● DATA EXCERPT:
────────────────

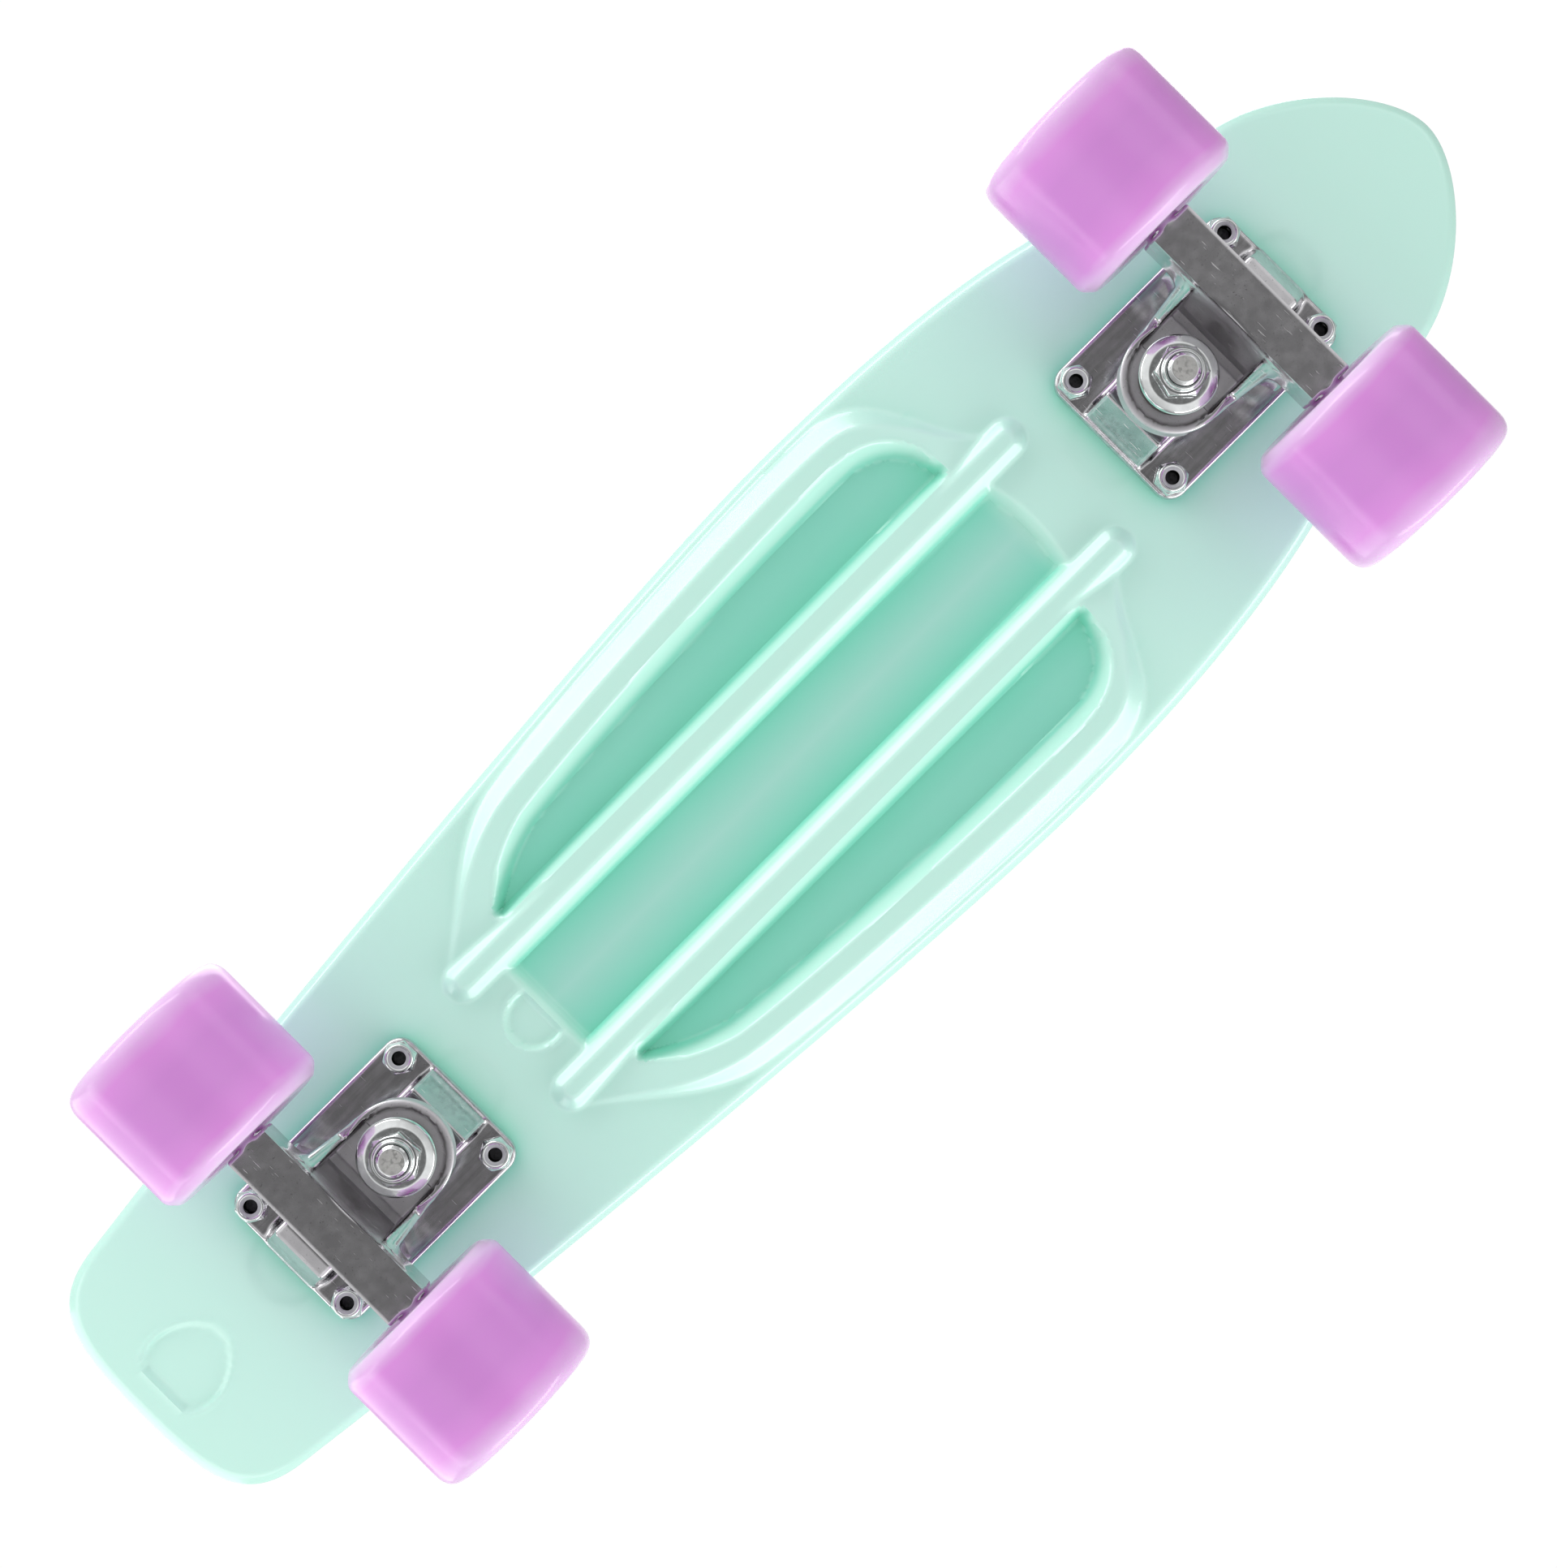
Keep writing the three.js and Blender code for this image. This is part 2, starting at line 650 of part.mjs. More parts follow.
// The parts the axle nut clamps: washer, inner race, spacer, inner race, washer.
function axleSleeve() {
  const bore = axleRadius + GAP;
  const washer = 7.6;
  const outerWasherHeight = 0.9;
  const race = 5.9;
  const start = hangerEnd + GAP;
  const end = bearingOuterEnd + GAP + outerWasherHeight;
  return aboutAxle([
    [bore, start],
    [washer, start],
    [washer, bearingInnerFace - GAP],
    [race, bearingInnerFace - GAP],
    [race, bearingOuterEnd + GAP],
    [washer, bearingOuterEnd + GAP],
    [washer, end],
    [bore, end],
  ], SMALL_SIDES);
}

function axleNut() {
  const start = bearingOuterEnd + 1.5; // outside the sleeve's washer
  const hexEnd = start + 4.6;
  const collarEnd = start + 6.5;
  const acrossFlats = 12.7;
  const cornerRadius = acrossFlats / Math.sqrt(3);
  const collarRadius = 5.6;
  const boreRadius = axleRadius + GAP;
  const along = (radius, from, to, sides) => toSolid(
    new THREE.CylinderGeometry(radius, radius, to - from, sides).translate(0, (from + to) / 2, 0));
  const hexagon = along(cornerRadius, start, hexEnd, 6);
  const collar = along(collarRadius, start + CUT, collarEnd, SMALL_SIDES);
  return joined(hexagon, collar).subtract(along(boreRadius, start - CUT, collarEnd + CUT, SMALL_SIDES));
}

// ---- Assembly -----------------------------------------------------------------------------------

const skateboard = new THREE.Group();

function addMesh(parent, name, geometry, material) {
  const mesh = new THREE.Mesh(geometry, material.clone());
  mesh.name = name;
  parent.add(mesh);
  return mesh;
}

addMesh(skateboard, 'deck', toGeometry(deck()), materials.mintPlastic);

const upperBushingTop = bossFace - 2 * GAP - washerHeight;
const upperBushing = bushing(ringFaceUp + GAP, upperBushingTop, bushingFoot, upperBushingRadius);
const lowerBushing = bushing(roadWasherTop + GAP, ringFaceDown - GAP, bushingFoot, lowerBushingRadius);

const truckParts = [
  ['baseplate', baseplate(), materials.castMetal],
  ['pivot_cup', pivotCup(), materials.whiteNylon],
  ['kingpin', kingpin(), materials.zincSteel],
  ['upper_washer', cupWasher(bossFace - GAP, -1), materials.zincSteel],
  ['upper_bushing', upperBushing, materials.darkUrethane],
  ['hanger', hanger(), materials.castMetal],
  ['lower_bushing', lowerBushing, materials.darkUrethane],
  ['lower_washer', cupWasher(roadWasherTop - washerHeight, 1), materials.zincSteel],
  ['axle', axle(), materials.zincSteel],
];

const kingpinNutTop = roadWasherTop - washerHeight - GAP;
const kingpinNut = toGeometry(lockNut({
  acrossFlats: kingpinFlats,
  top: kingpinNutTop,
  hexHeight: 5.6,
  collarHeight: 2.4,
  collarRadius: 6,
  boreRadius: kingpinRadius + GAP,
}));
const boltGeometry = toGeometry(deckBolt());
const boltNut = toGeometry(lockNut({
  acrossFlats: 9.5,
  top: plateFlangeFace - GAP,
  hexHeight: 4.2,
  collarHeight: 1.6,
  collarRadius: 4.4,
  boreRadius: boltRadius + GAP,
}));

// The wheel, its bearings, the sleeve on the axle and the axle nut of each side.
const wheelParts = [
  ['wheel', wheel(), materials.pinkUrethane],
  ['inner_bearing', bearing(bearingFaces[0]), materials.zincSteel],
  ['outer_bearing', bearing(bearingFaces[1]), materials.zincSteel],
  ['axle_sleeve', axleSleeve(), materials.zincSteel],
].map(([name, geometry, material]) => [name, toGeometry(toSolid(geometry)), material]);
wheelParts.push(['axle_nut', toGeometry(axleNut()), materials.zincSteel]);

for (const [end, turn] of [['front', 0], ['rear', Math.PI]]) {
  const truck = new THREE.Group();
  truck.position.x = boltPatternX * Math.cos(turn);
  truck.rotation.z = turn;
  skateboard.add(truck);
  for (const [name, solid, material] of truckParts) {
    addMesh(truck, `${end}_${name}`, toGeometry(solid), material);
  }
  addMesh(truck, `${end}_kingpin_nut`, kingpinNut, materials.zincSteel).position.x = kingpinOffset;
  boltPlaces(0).forEach(([x, y], number) => {
    addMesh(truck, `${end}_deck_bolt_${number + 1}`, boltGeometry, materials.zincSteel)
      .position.set(x, y, 0);
    addMesh(truck, `${end}_lock_nut_${number + 1}`, boltNut, materials.zincSteel)
      .position.set(x, y, 0);
  });
  for (const [side, facing] of [['left', 0], ['right', Math.PI]]) {
    for (const [name, geometry, material] of wheelParts) {
      const mesh = addMesh(skateboard, `${end}_${side}_${name}`, geometry, material);
      mesh.position.set(trackAxleX * Math.cos(turn), 0, axleHeight);
      mesh.rotation.z = facing;
    }
  }
}

export default skateboard;
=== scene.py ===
import math

import bpy
import numpy as np
from mathutils import Matrix, Vector


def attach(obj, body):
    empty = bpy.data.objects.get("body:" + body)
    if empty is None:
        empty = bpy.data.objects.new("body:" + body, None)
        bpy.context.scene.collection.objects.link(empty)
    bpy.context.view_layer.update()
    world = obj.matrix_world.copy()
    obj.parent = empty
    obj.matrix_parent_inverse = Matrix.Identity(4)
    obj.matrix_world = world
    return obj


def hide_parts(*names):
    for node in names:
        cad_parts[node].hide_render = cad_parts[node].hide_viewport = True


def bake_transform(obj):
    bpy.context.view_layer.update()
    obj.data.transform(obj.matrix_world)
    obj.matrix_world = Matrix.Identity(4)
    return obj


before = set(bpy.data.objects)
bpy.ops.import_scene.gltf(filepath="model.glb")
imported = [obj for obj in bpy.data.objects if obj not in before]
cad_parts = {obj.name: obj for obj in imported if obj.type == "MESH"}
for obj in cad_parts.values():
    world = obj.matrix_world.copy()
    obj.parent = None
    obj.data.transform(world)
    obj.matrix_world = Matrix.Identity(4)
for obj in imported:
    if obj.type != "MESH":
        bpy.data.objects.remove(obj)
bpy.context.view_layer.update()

MM = 0.001  # metres in a millimetre
GAP = 0.3  # air between pieces that touch, in millimetres

# ---- Driving dimensions, in millimetres ----------------------------------------------------------

WHEEL_INNER_FACE = 34
WHEEL_OUTER_FACE = 79.5
AXLE_HEIGHT = 30
AXLE_RADIUS = 4
AXLE_HALF_LENGTH = 77.2
TRACK_AXLE_X = 188

DECK_HALF_LENGTH = 285
DECK_HALF_WIDTH = 72.4
DECK_UNDERSIDE = 78
DECK_THICKNESS = 8
DECK_TOP = DECK_UNDERSIDE + DECK_THICKNESS
EDGE_RADIUS = 2.5
LOWER_INSET = 4.3  # width of the bevel along the lower edge
KICK_START = 216
KICK_BEND = 24
TAIL_SLOPE = 0.36
NOSE_SLOPE = 0.34
CONCAVE_START = 30
CONCAVE_RISE = 2.5

RIB_FACE = 74  # height of the ribs' crests
RIB_MIDDLE_X = 1.75
RIB_HALF_LENGTH = 117.3
RIB_MIDDLE_Y = 23.4
RIB_CREST_HALF = 2.1
RIB_SLOPE = 0.6  # fall of the straight ribs' shoulders
OUTER_SLOPE = 0.8
INNER_WALL = 2.3  # steepness of the pocket walls beside the straight ribs
OUTER_WALL = 1.35
END_WALL = 1.0
CENTRE_HALF_WIDTH = 15.3
CENTRE_TAIL = -100.5
CENTRE_NOSE = 104.5
POCKET_FLOOR = 81.5

PATTERN_X = 176.75  # middle of each bolt pattern
BOLT_X = 31.75
BOLT_Y = 20.65
BOLT_RADIUS = 2.4
BOLT_HEAD_RADIUS = 4.9
BOLT_PLACES = [(x, y) for x in (-BOLT_X, BOLT_X) for y in (-BOLT_Y, BOLT_Y)]
ENDS = ("front", "rear")

PLATE_HALF_LENGTH = 37.5
PLATE_HALF_WIDTH = 26.75
PLATE_TOP = 77.7
PLATE_FACE = 72.7
KINGPIN_X = -14.25
KINGPIN_RADIUS = 4.76
KINGPIN_BORE = KINGPIN_RADIUS + GAP
KINGPIN_FLATS = 14.3  # across the flats of its head and its nut
KINGPIN_HEAD = 71.9  # lower face of its head
BOSS_FACE = 68
RING_RADIUS = 16.5
RING_UP = 54
RING_DOWN = 47.5
AXLE_X = 11.25
NOSE_RADIUS = 6  # the hanger's round noses, inside the wheels
HOUSING_END = 33.5
NOSE_END = 42.5
PIVOT_X = 23.25
PIVOT_HEIGHT = 68
PIVOT_BALL = 5
PIVOT_CUP_RADIUS = 7
PIVOT_CUP_TOP = 6  # along the steering axis, from the pivot
PIVOT_CUP_MOUTH = -4
STEER_X = 0.90849  # the steering axis, in the plane of X and Z
STEER_Z = 0.41791

BEARING_FACES = (44, 61)  # where each wheel's inner and outer bearing start


# ---- Small maths ---------------------------------------------------------------------------------


def ease(t):
    t = np.clip(t, 0, 1)
    return t * t * (3 - 2 * t)


def lower_of(a, b, soft):
    """The lower of two fields, rounded where they cross."""
    near = np.maximum(soft - np.abs(a - b), 0) / soft
    return np.minimum(a, b) - near * near * soft / 4


def higher_of(a, b, soft):
    return -lower_of(-a, -b, soft)


def carved(a, tool, soft):
    """Field a with the solid of field tool cut away, and the cut's edges rounded."""
    return -lower_of(-a, tool, soft)


def bezier(corners, steps):
    """Points along a Bezier curve, or along a straight line if it has two corners."""
    t = np.linspace(0, 1, steps)[:, None]
    points = [np.array(corner, float) for corner in corners]
    while len(points) > 1:
        points = [a + (b - a) * t for a, b in zip(points, points[1:])]
    return points[0]


def path(*curves, steps=24):
    """Joins curves, each given by its corners, into one run of points."""
    runs = [bezier(corners, 2 if len(corners) == 2 else steps) for corners in curves]
    joined = np.concatenate(runs)
    keep = np.r_[True, np.hypot(*np.diff(joined, axis=0).T) > 1e-6]
    return joined[keep]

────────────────

● WHAT THE EXERCISE ASKS: Copy out each line of the data where the string "imported" appears.

● EXPECTED ANSWER:
imported = [obj for obj in bpy.data.objects if obj not in before]
cad_parts = {obj.name: obj for obj in imported if obj.type == "MESH"}
for obj in imported:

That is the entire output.